Probably the worst sin Alone in the Dark commits is repeatedly electing to tell, rather than show. The movie opens with a scrolling text narration so long that it makes the Star Wars opening crawl look like it came from a fortune cookie. Additional bits of voice over exposition intersperse the film. Most of these involve an ancient civilization that encountered the shadow creatures years before. It might’ve been an interesting part of the story if it was actually developed to any degree, but apparently doing so would’ve cut into the gunplay too much. Honestly, Boll’s lopsided interest in the action over plot and characterization is so glaring that I wonder how it is that he never got into directing music videos. Such an endeavor would be vastly more suited to his skill set.
So, here I am again. Is Alone in the Dark a good film? Absolutely not.
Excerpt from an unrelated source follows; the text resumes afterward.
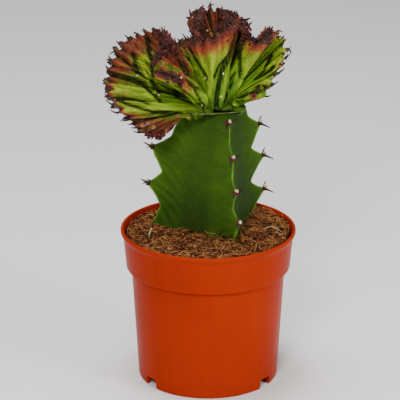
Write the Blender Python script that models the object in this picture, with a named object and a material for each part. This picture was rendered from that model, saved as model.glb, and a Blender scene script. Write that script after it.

But is it one of the worst ever made? Eh, I don’t know. I’d definitely rate it higher than House of the Dead. The action is more polished, for one thing. Two thirds of the top billed cast are solid, so, perhaps in spite of itself, there are some kind-of developed characters that one can almost care about. Plus, I have to give it sympathy points for using Nightwish in the soundtrack. If nothing else, it’s encouraging to see Boll developing in the right direction, but at this rate I suspect it’ll still be many movies before he produces one that anyone could unequivocally call good.
Final Score: D+
The mere absence of failure is not success, and Alone in the Dark is Exhibit: A. I don’t regret watching it, but I’m sure not going out of my way to see it again.